Sanders has recently assisted Cooper Wildflower Woods in Bristol Village in its effort to restore a native plant garden which had been invaded by non-native species. After volunteers removed the invasive plants, they replaced them with native ferns, bushes and wildflowers, many from Sanders’ Pike County Farm.
“Randy has been a tremendous help,” says Cooper Wildflower Woods Chair Karen Berney. “Not only has he provided many desirable plants, he has guided us in which species will grow best in our environment.”
As a naturalist, Randy makes it his habit to remove plants only from roadsides and right-a-ways where they cannot be allowed to grow, or he harvests from areas where the plants are abundant. A recent article in Edible Columbus featured Sanders. It dubbed him The Tree Whisperer because of his intimate kinship with the natural woodland.
“The term is appropriate,” says Berney. A group of Cooper Wildflower Woods volunteers visited his farm last summer. Randy trods through his forest and reels off the name of every tree he passes. He grabs a twig, points to a minute bud and explains why it’s a male and not a female flower.”
Sanders’ knowledge of trees and plants is matched only by his knowledge of the biota of Ohio’s streams and rivers. His degree from OSU in 1975 in Fish Management has been followed by 28 years experience in the field. The culmination of this work is presented in A Guide to Ohio Streams, a publication of the Ohio Chapter of the American Fisheries Society, which Sanders helped publish.

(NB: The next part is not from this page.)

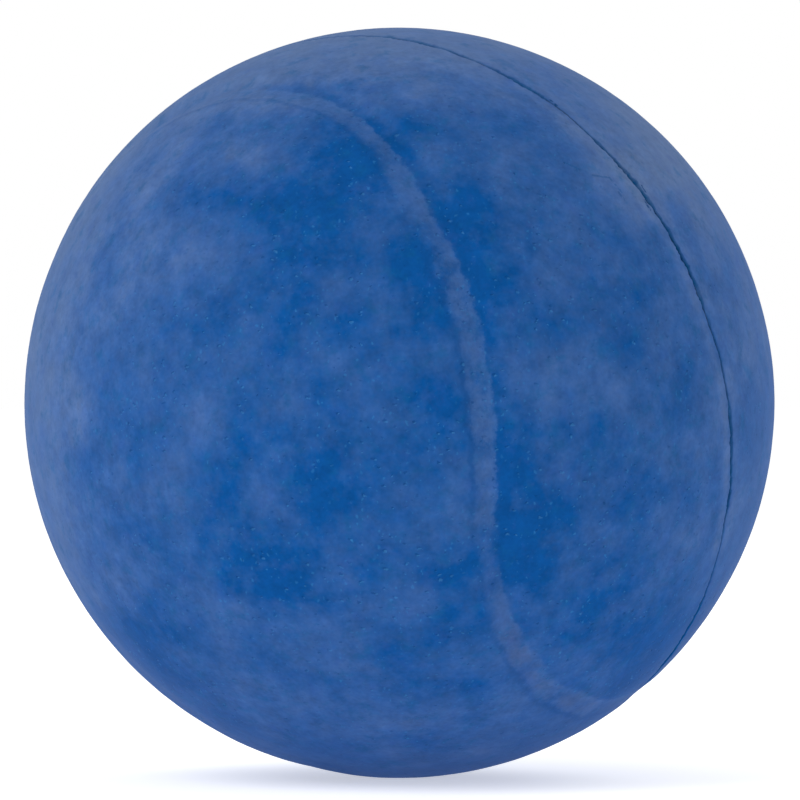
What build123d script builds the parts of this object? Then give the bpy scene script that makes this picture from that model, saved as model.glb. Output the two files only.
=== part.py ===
from build123d import *
import os
from math import asin, atan2, cos, degrees, pi, radians, sin, sqrt

# Sponge-rubber ball with a tennis-style seam.
#
# The ball's centre is the origin and +Z is up. The pieces are drawn in the seam's own axes, where
# its turning axis is Z: a quarter turn about it with a flip through the middle plane maps the seam
# onto itself. The pieces are turned at the end into the way that the ball lies.

# Driving dimensions, in millimetres and degrees.
BALL_DIAMETER = 65.0
SKIN_THICKNESS = 1.6

# The seam is a closed groove of four circular lobes, joined by four great-circle stretches.
SEAM_WIDTH = 3.7  # between the sharp lips, before they are rounded
SEAM_DEPTH = 0.46  # from the ball's surface to the groove's floor
SEAM_LIP_RADIUS = 0.6
SEAM_LIP_RISE = 0.01  # how far a lip's circle passes the ball's surface, which leaves a faint edge
LOBE_TILT = 65.2  # from the turning axis to a lobe's own axis
LOBE_SPREAD = 46.2  # from a lobe's own axis to the middle of the groove

# The joint of the two skin halves: a wedge of rubber under a fine open notch. Its plane stands a
# little off the plane at 45 degrees that mirrors one half of the seam onto the other.
JOINT_HEADING = 43.5  # from the first crossing round to the joint's normal
NOTCH_WIDTH = 0.36
NOTCH_DEPTH = 0.28
BEAD_TIP_WIDTH = 0.16
BEAD_ROOT_WIDTH = 1.4

# How the ball lies: turned on its turning axis, leaned to the left, then tipped to the front.
LIE_TURN = 13.0
LIE_LEAN = -21.7
LIE_TIP = 4.25

CUT_OVERRUN = 2.0  # how far each cutter reaches past the surface that it cuts

# Worked out from the sizes above.
BALL_RADIUS = BALL_DIAMETER / 2
CORE_RADIUS = BALL_RADIUS - SKIN_THICKNESS
CUTTER_RADIUS = BALL_RADIUS + CUT_OVERRUN
BEAD_TIP_RADIUS = BALL_RADIUS - NOTCH_DEPTH

CENTRE = Vector(0, 0, 0)
TURNING_AXIS = Vector(0, 0, 1)
CROSSING = Vector(1, 0, 0)  # the middle of the first great-circle stretch, seen from the centre
LOBE_SIDE = Vector(1, 1, 0).normalized()  # the side of the turning axis that the first lobe leans to
JOINT_NORMAL = CROSSING.rotate(Axis(CENTRE, TURNING_AXIS), JOINT_HEADING)


def tilted(angle):
    """A direction at an angle, in radians, from the turning axis towards the first lobe's side."""
    return TURNING_AXIS * cos(angle) + LOBE_SIDE * sin(angle)


def quarter_turned(direction, quarters):
    """The direction after a number of quarter turns, each with a flip through the middle plane."""
    for _ in range(quarters):
        direction = Vector(-direction.Y, direction.X, -direction.Z)
    return direction


def turn_between(start, end, axis):
    """The signed turn about the axis that takes one direction onto the other, in degrees."""
    flat_start = start - axis * axis.dot(start)
    flat_end = end - axis * axis.dot(end)
    return degrees(atan2(axis.dot(flat_start.cross(flat_end)), flat_start.dot(flat_end)))


def on_circle(radius, angle):
    """A point of a circle round the origin of a section's plane."""
    return Vector(radius * cos(angle), radius * sin(angle))


def mirrored(point):
    """The same point on the other side of a section's middle line."""
    return Vector(point.X, -point.Y)


def groove_outline(direction, travel):
    """The groove's closed outline, in the plane through the ball's centre square to its travel."""
    half_width = SEAM_WIDTH / 2
    lip_drop = SEAM_DEPTH - BALL_RADIUS * (1 - cos(asin(half_width / BALL_RADIUS)))
    floor_radius = (lip_drop**2 + half_width**2) / (2 * lip_drop)
    floor_centre = BALL_RADIUS - SEAM_DEPTH + floor_radius

    # Each lip is an arc that just passes the ball's circle and touches the floor's from outside.
    lip_top = BALL_RADIUS + SEAM_LIP_RISE
    lip_reach = lip_top - SEAM_LIP_RADIUS
    lip_to_floor = floor_radius + SEAM_LIP_RADIUS
    lip_x = (lip_reach**2 - lip_to_floor**2 + floor_centre**2) / (2 * floor_centre)
    lip_centre = Vector(lip_x, sqrt(lip_reach**2 - lip_x**2))
    top_angle = atan2(lip_centre.Y, lip_centre.X)
    foot_angle = atan2(lip_centre.Y, lip_centre.X - floor_centre) - pi

    outside = on_circle(CUTTER_RADIUS, top_angle)
    top = on_circle(lip_top, top_angle)
    bend = lip_centre + on_circle(SEAM_LIP_RADIUS, (top_angle + foot_angle) / 2)
    foot = lip_centre + on_circle(SEAM_LIP_RADIUS, foot_angle)
    edges = [
        Line(top, outside),
        ThreePointArc(outside, on_circle(CUTTER_RADIUS, 0), mirrored(outside)),
        Line(mirrored(outside), mirrored(top)),
        ThreePointArc(mirrored(top), mirrored(bend), mirrored(foot)),
        ThreePointArc(mirrored(foot), on_circle(BALL_RADIUS - SEAM_DEPTH, 0), foot),
        ThreePointArc(foot, bend, top),
    ]
    return Plane(origin=CENTRE, x_dir=direction, z_dir=travel) * Wire(edges)


def groove_stretch(start, axis, turn):
    """The walls of one stretch: its outline turned about an axis through the ball's centre."""
    travel = axis.cross(start).normalized()
    return Shell.revolve(groove_outline(start, travel), turn, Axis(CENTRE, axis)).faces()


def seam_groove():
    """The whole closed groove as one solid, sewn from the walls of its stretches. Where two of them
    meet, their outlines are the same, because a lobe's circle and the great circle touch there."""
    lobe = tilted(radians(LOBE_TILT))
    crest = tilted(radians(LOBE_TILT - LOBE_SPREAD))

    # The great circle through the crossing that just touches the lobe's circle.
    offset = lobe - CROSSING * CROSSING.dot(lobe)
    share = sin(radians(LOBE_SPREAD)) / offset.length
    along = offset.normalized()
    normal = along * share - CROSSING.cross(along) * sqrt(1 - share**2)
    meeting = (lobe - normal * normal.dot(lobe)).normalized()

    lobe_turn = 2 * turn_between(meeting, crest, lobe)
    crossing_turn = 2 * turn_between(meeting, CROSSING, normal)
    walls = []
    for quarter in range(4):
        start = quarter_turned(meeting, quarter)
        handed = -1 if quarter % 2 else 1
        for axis, turn in ((lobe, lobe_turn), (normal, crossing_turn)):
            walls += groove_stretch(start, quarter_turned(axis, quarter), handed * turn)
    return Solid(Shell(walls))


def joint_flank():
    """The back flank of the joint in its section, where X runs outwards in the joint plane and Y
    along the joint's normal: the wedge's root, run on below the core's surface, then its tip, then
    the notch's mouth, run on past the ball's surface."""
    wedge_slope = (BEAD_ROOT_WIDTH - BEAD_TIP_WIDTH) / (BEAD_TIP_RADIUS - CORE_RADIUS)
    notch_slope = (NOTCH_WIDTH - BEAD_TIP_WIDTH) / NOTCH_DEPTH
    root = Vector(CORE_RADIUS - CUT_OVERRUN, (BEAD_ROOT_WIDTH + wedge_slope * CUT_OVERRUN) / 2)
    tip = Vector(BEAD_TIP_RADIUS, BEAD_TIP_WIDTH / 2)
    mouth = Vector(CUTTER_RADIUS, (NOTCH_WIDTH + notch_slope * CUT_OVERRUN) / 2)
    return root, tip, mouth


def turned_on_joint(section):
    """A section through the joint, turned all the way round the joint's normal."""
    plane = Plane(origin=CENTRE, x_dir=TURNING_AXIS, z_dir=TURNING_AXIS.cross(JOINT_NORMAL))
    return revolve(plane * section, Axis(CENTRE, JOINT_NORMAL))


root, tip, mouth = joint_flank()

# The skin's section is the band between the core and the surface, on the joint flank's far side.
far_corners = [(CUTTER_RADIUS, CUTTER_RADIUS), (0, CUTTER_RADIUS)]
beside_joint = make_face(Polyline(CENTRE, root, tip, mouth, *far_corners, close=True))
skin_section = (Circle(BALL_RADIUS) - Circle(CORE_RADIUS)) & beside_joint

# The bead's section is the wedge between the two flanks, from the core out to the notch's floor.
wedge = make_face(Polyline(root, tip, mirrored(tip), mirrored(root), close=True))
bead_section = wedge - Circle(CORE_RADIUS)

groove = seam_groove()
pieces = {
    "foam_core": Sphere(CORE_RADIUS),
    "front_skin_half": turned_on_joint(mirror(skin_section, Plane.XZ)) - groove,
    "back_skin_half": turned_on_joint(skin_section) - groove,
    "joint_bead": turned_on_joint(bead_section) - groove,
}

# Each piece is turned to lie as the ball does, and written to a file of its own.
lie = Rotation(LIE_TIP, LIE_LEAN, LIE_TURN)
os.makedirs("parts", exist_ok=True)
for name, piece in pieces.items():
    placed = lie * piece
    placed.label = name
    export_step(placed, f"parts/{name}.step")
    print(name, len(placed.solids()), "solid", round(placed.volume, 2), "mm3")
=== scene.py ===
"""A matt blue sponge-rubber ball with a sunk seam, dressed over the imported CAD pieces."""

import math

import bpy
import numpy as np
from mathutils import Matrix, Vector, noise


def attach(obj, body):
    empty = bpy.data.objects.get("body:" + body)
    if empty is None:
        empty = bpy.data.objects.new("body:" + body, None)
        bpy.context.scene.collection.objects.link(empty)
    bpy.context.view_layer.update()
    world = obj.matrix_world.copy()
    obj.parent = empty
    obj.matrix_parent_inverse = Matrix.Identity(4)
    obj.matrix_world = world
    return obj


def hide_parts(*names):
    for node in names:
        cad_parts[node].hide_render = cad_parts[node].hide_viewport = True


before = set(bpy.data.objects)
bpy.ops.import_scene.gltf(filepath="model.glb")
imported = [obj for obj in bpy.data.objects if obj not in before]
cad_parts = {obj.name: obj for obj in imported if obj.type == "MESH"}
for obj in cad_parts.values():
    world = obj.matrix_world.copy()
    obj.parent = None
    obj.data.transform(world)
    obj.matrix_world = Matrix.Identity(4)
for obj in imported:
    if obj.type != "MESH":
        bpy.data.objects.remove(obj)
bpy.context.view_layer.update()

# Lengths are in millimetres up to the meshes, which are in metres.
MM = 0.001
BALL_RADIUS = 32.5
CORE_RADIUS = 30.9
SURFACE_DIP = 0.012  # the outer skin lies this far under the ball's radius, so that it stays in the box

# The seam: a closed groove of lobes and great-circle stretches, as the CAD pieces have it.
SEAM_WIDTH = 3.7
SEAM_DEPTH = 0.46
SEAM_LIP_RADIUS = 0.6
LOBE_TILT = math.radians(65.2)
LOBE_SPREAD = math.radians(46.2)
GROOVE_LEAN = 0.35  # how far the groove's deepest line lies off its middle
JOINT_HEADING = math.radians(43.5)

# The joint: an open notch over a bead of rubber.
NOTCH_WIDTH = 0.36
NOTCH_DEPTH = 0.28
BEAD_TIP_WIDTH = 0.16
BEAD_ROOT_WIDTH = 1.4
BEAD_CROWN = 0.02  # how far the bead's middle stands over the edges of its tip

# How the ball lies.
LIE_TURN = math.radians(13.0)
LIE_LEAN = math.radians(-21.7)
LIE_TIP = math.radians(4.25)

CAMERA_DISTANCE = 15.9 * BALL_RADIUS

GRID = 264  # cells across a skin half's outer dome
COARSENING = 4  # outer cells to one cell of the inner dome
CORE_GRID = 96  # cells across each of the core's six sides

NOISE_SHIFT = (17.3, -9.1, 5.7)  # how much farther along each next seed reads the noise
NOISE_ROUGHNESS = 0.6
NOISE_LACUNARITY = 2.1


def turning(axis, angle):
    """A turn about X, Y or Z as a 3 by 3 array."""
    c, s = math.cos(angle), math.sin(angle)
    i, j = {"X": (1, 2), "Y": (2, 0), "Z": (0, 1)}[axis]
    m = np.eye(3)
    m[i, i], m[j, j], m[i, j], m[j, i] = c, c, -s, s
    return m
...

This book will be the basis of his talk at Bristol Village, which should be of interest to biologists, recreational fishermen and naturalists as well as anyone who enjoys the outdoors or has a concern for protecting our ecosystems.
The presentation is free and open to the public. Directions to Bristol Village: drive to Waverly on Route 23. Turn south at the Clough Street traffic light, onto Route 335. Travel almost a mile to Bristol Village. A large stone structure marks the entrance. Turn right into Bristol Village. The Glenn Center is the large brick building on the right. Free parking is available.